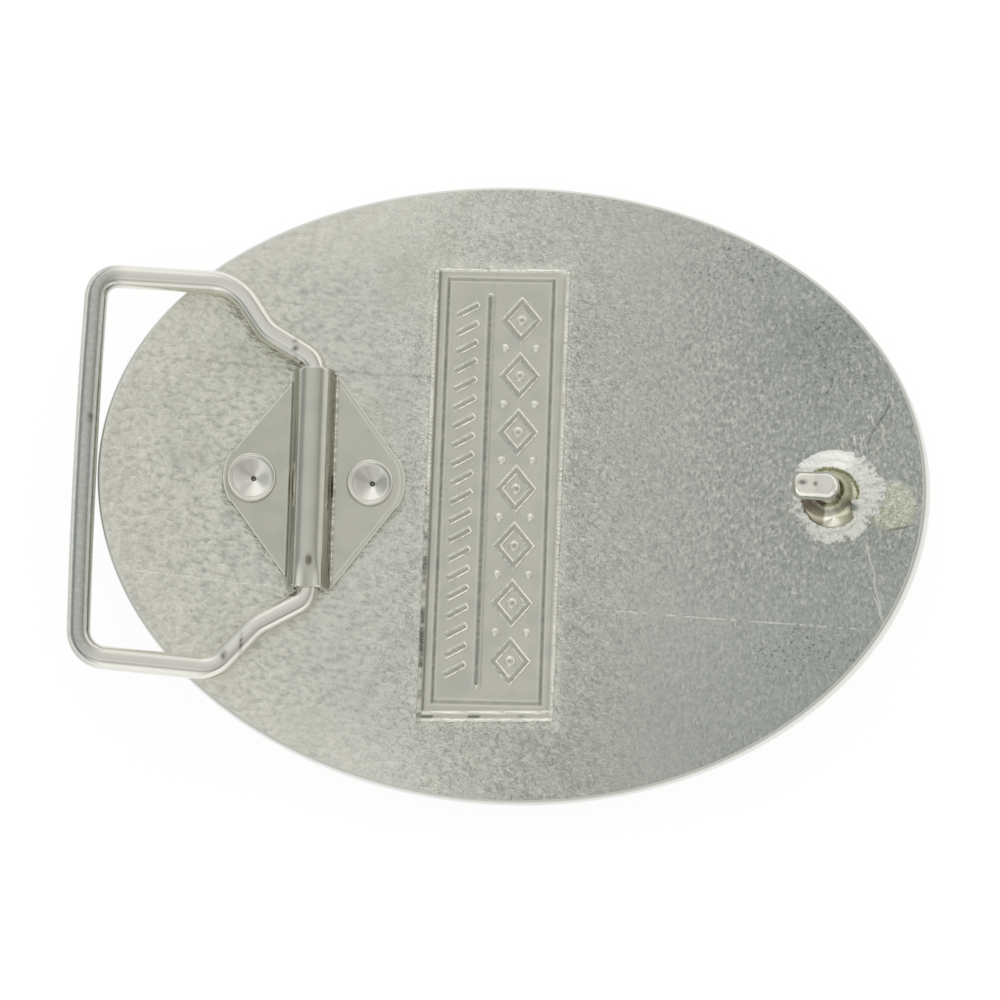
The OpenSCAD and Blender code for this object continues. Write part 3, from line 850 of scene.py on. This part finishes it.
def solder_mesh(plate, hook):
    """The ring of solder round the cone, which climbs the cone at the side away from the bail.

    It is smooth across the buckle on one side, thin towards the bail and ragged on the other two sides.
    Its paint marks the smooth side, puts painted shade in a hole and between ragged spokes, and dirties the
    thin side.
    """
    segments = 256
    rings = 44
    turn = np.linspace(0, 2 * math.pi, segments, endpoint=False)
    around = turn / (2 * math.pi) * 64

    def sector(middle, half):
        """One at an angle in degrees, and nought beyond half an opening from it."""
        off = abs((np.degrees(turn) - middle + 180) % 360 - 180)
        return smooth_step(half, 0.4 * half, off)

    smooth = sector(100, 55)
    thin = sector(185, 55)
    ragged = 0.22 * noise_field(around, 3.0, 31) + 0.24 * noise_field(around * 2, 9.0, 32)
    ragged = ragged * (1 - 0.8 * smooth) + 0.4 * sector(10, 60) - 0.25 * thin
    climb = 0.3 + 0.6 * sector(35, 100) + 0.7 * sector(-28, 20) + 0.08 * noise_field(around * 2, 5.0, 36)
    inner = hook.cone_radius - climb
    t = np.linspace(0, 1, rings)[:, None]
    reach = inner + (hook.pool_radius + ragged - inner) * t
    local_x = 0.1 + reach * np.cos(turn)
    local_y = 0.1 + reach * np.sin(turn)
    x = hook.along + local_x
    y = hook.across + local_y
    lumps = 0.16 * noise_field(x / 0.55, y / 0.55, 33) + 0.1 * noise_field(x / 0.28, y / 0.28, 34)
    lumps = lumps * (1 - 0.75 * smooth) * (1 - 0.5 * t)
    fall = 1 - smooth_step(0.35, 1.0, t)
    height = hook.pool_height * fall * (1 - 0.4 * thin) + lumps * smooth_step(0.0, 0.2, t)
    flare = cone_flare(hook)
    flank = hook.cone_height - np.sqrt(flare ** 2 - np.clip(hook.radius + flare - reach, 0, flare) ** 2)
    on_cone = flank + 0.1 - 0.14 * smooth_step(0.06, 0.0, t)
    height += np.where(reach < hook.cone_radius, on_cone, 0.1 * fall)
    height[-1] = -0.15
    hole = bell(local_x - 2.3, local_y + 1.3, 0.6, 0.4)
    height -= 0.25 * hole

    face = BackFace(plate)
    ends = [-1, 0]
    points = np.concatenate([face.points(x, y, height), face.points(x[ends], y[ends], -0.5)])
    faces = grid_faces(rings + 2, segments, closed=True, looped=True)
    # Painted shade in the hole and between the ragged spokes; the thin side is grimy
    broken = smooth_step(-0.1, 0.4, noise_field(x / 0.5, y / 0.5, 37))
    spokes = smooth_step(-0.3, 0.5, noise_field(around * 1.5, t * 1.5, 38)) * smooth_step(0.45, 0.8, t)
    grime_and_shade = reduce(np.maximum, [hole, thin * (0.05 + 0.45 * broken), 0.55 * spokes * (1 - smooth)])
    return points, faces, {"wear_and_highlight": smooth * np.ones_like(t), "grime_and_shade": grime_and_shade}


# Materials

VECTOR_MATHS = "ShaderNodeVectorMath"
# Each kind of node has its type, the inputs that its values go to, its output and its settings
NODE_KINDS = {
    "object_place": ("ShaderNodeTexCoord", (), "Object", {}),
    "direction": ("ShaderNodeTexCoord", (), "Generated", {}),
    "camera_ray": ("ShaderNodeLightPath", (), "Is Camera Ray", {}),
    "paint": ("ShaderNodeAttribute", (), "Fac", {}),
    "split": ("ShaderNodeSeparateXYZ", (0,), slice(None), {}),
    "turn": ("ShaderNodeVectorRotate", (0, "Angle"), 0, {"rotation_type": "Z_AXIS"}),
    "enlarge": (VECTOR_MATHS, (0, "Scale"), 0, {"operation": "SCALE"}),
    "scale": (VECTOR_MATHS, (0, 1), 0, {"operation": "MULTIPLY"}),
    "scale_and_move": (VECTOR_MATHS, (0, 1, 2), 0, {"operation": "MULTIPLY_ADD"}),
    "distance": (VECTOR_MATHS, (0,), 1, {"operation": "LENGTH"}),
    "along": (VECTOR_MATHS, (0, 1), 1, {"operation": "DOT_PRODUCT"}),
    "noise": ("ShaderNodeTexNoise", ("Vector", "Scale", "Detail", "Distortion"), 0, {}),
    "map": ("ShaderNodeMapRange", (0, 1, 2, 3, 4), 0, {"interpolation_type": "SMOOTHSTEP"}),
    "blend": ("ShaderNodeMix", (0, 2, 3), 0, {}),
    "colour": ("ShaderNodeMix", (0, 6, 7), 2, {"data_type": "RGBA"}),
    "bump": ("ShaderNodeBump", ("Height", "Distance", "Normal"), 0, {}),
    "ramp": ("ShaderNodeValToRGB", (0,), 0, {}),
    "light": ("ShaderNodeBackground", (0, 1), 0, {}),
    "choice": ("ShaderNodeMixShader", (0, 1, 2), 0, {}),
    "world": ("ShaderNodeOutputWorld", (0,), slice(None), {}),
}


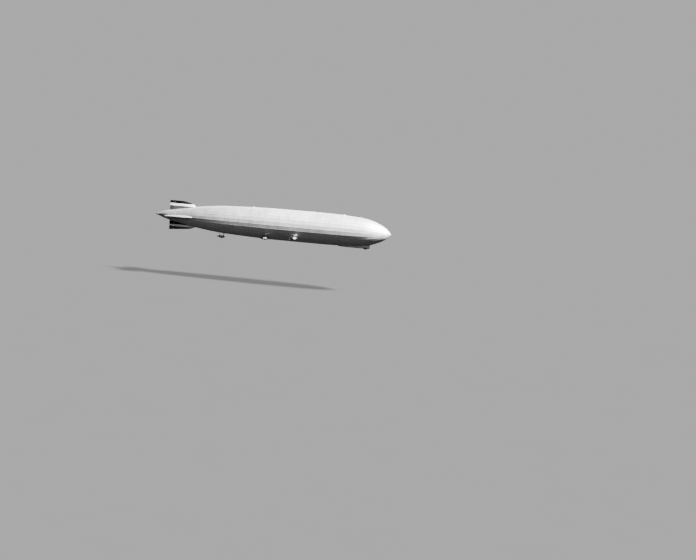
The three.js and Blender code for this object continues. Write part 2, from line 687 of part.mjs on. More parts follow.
============
#### Aim
Above are the entries; repeat their lines exactly, from the first through the one that contains "return smooth_step(half, 0.4".

#### Completed task
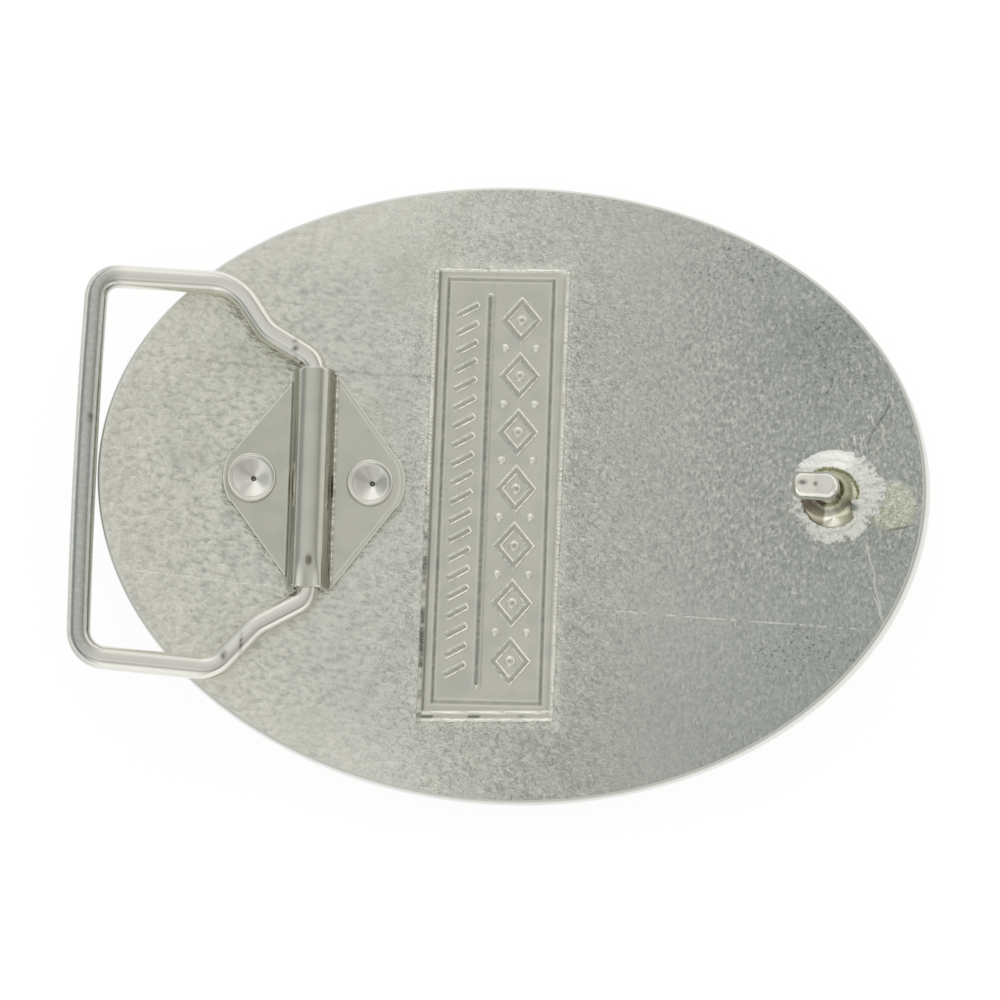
The OpenSCAD and Blender code for this object continues. Write part 3, from line 850 of scene.py on. This part finishes it.
def solder_mesh(plate, hook):
    """The ring of solder round the cone, which climbs the cone at the side away from the bail.

    It is smooth across the buckle on one side, thin towards the bail and ragged on the other two sides.
    Its paint marks the smooth side, puts painted shade in a hole and between ragged spokes, and dirties the
    thin side.
    """
    segments = 256
    rings = 44
    turn = np.linspace(0, 2 * math.pi, segments, endpoint=False)
    around = turn / (2 * math.pi) * 64

    def sector(middle, half):
        """One at an angle in degrees, and nought beyond half an opening from it."""
        off = abs((np.degrees(turn) - middle + 180) % 360 - 180)
        return smooth_step(half, 0.4 * half, off)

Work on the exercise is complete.